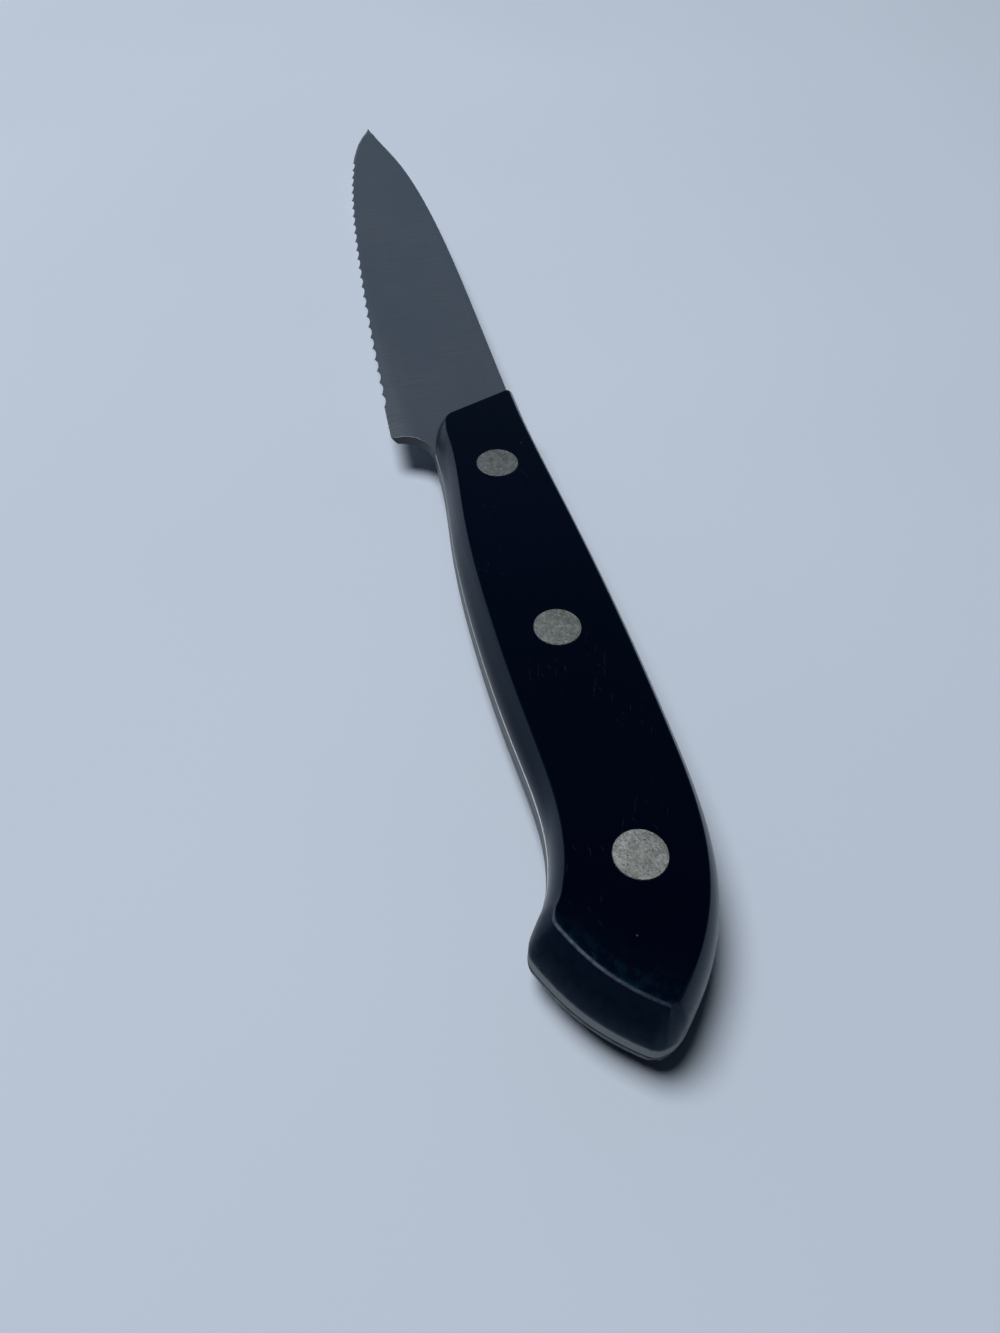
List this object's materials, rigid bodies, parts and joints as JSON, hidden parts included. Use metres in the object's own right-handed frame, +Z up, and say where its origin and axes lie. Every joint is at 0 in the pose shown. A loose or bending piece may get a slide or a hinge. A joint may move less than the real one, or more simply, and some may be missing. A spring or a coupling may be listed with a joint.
{
  "type": "serrated utility knife",
  "caption": "Kitchen utility knife with a scalloped edge, a full tang and curved black scales held by flush rivets, lying flat.",
  "frame": {"origin": "centre of the bounding box's bottom face, on the surface that the knife lies on", "axes": "+X along the knife from the butt to the tip, +Y towards the cutting edge, +Z up through the thickness of the handle"},
  "size_m": [0.2458, 0.0268, 0.014],
  "materials": {
    "blade_steel": "satin, fine grinding lines across the blade",
    "handle_plastic": "satin black, lightly worn",
    "rivet_metal": "dull, faintly pitted, ground flush with the scales"
  },
  "bodies": {
    "root": {"blade_and_tang": "blade_steel", "upper_scale": "handle_plastic", "lower_scale": "handle_plastic", "rivet_male_front": "rivet_metal", "rivet_female_front": "rivet_metal", "rivet_male_middle": "rivet_metal", "rivet_female_middle": "rivet_metal", "rivet_male_rear": "rivet_metal", "rivet_female_rear": "rivet_metal"}
  },
  "joints": []
}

### Given task
Recopy the whole listing exactly.

### The answer
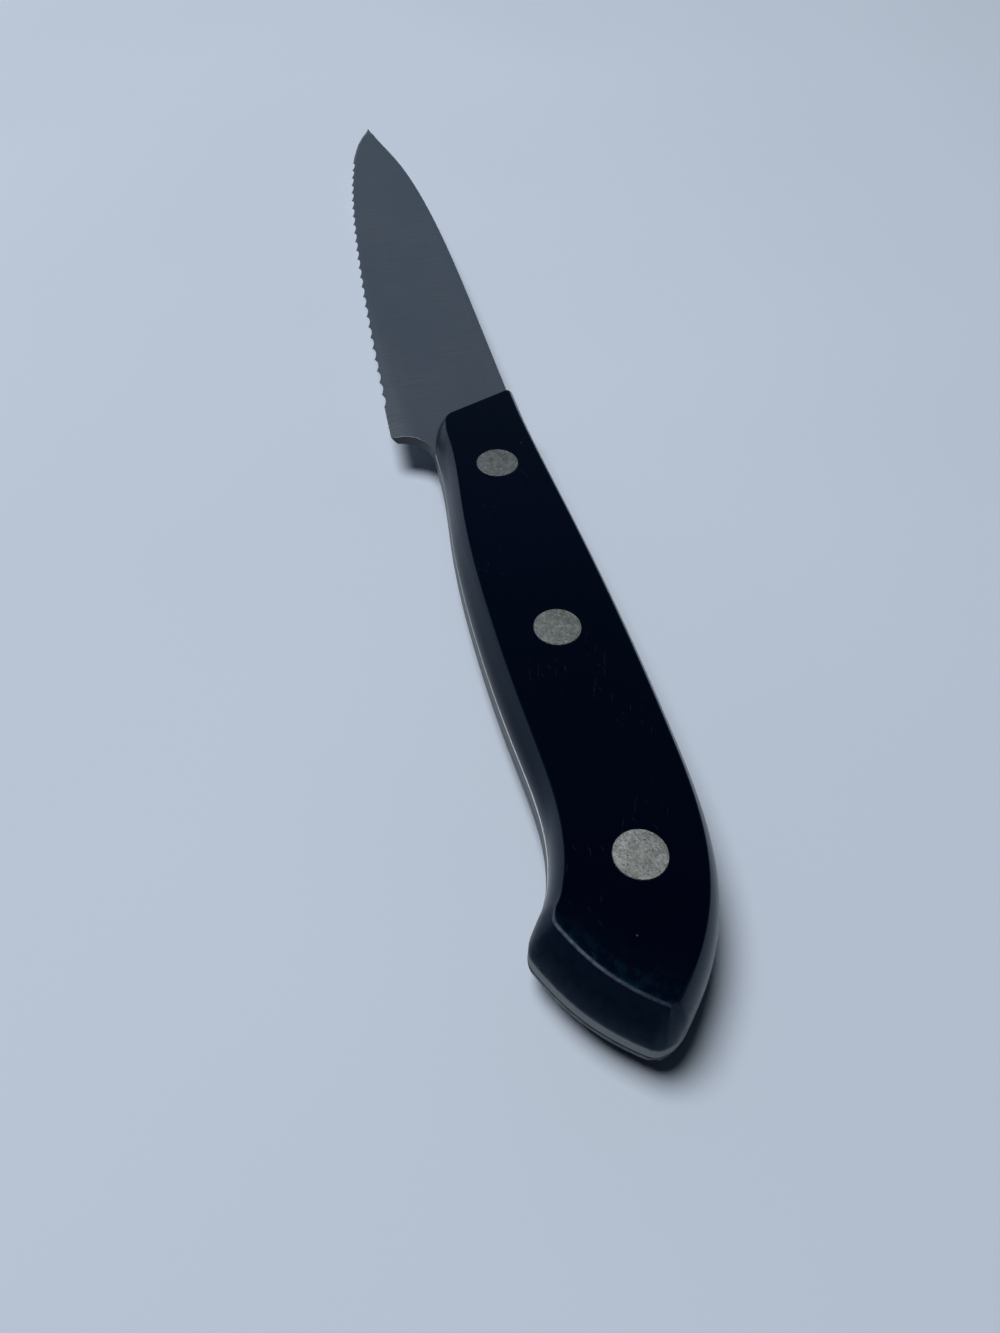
List this object's materials, rigid bodies, parts and joints as JSON, hidden parts included. Use metres in the object's own right-handed frame, +Z up, and say where its origin and axes lie. Every joint is at 0 in the pose shown. A loose or bending piece may get a slide or a hinge. A joint may move less than the real one, or more simply, and some may be missing. A spring or a coupling may be listed with a joint.
{
  "type": "serrated utility knife",
  "caption": "Kitchen utility knife with a scalloped edge, a full tang and curved black scales held by flush rivets, lying flat.",
  "frame": {"origin": "centre of the bounding box's bottom face, on the surface that the knife lies on", "axes": "+X along the knife from the butt to the tip, +Y towards the cutting edge, +Z up through the thickness of the handle"},
  "size_m": [0.2458, 0.0268, 0.014],
  "materials": {
    "blade_steel": "satin, fine grinding lines across the blade",
    "handle_plastic": "satin black, lightly worn",
    "rivet_metal": "dull, faintly pitted, ground flush with the scales"
  },
  "bodies": {
    "root": {"blade_and_tang": "blade_steel", "upper_scale": "handle_plastic", "lower_scale": "handle_plastic", "rivet_male_front": "rivet_metal", "rivet_female_front": "rivet_metal", "rivet_male_middle": "rivet_metal", "rivet_female_middle": "rivet_metal", "rivet_male_rear": "rivet_metal", "rivet_female_rear": "rivet_metal"}
  },
  "joints": []
}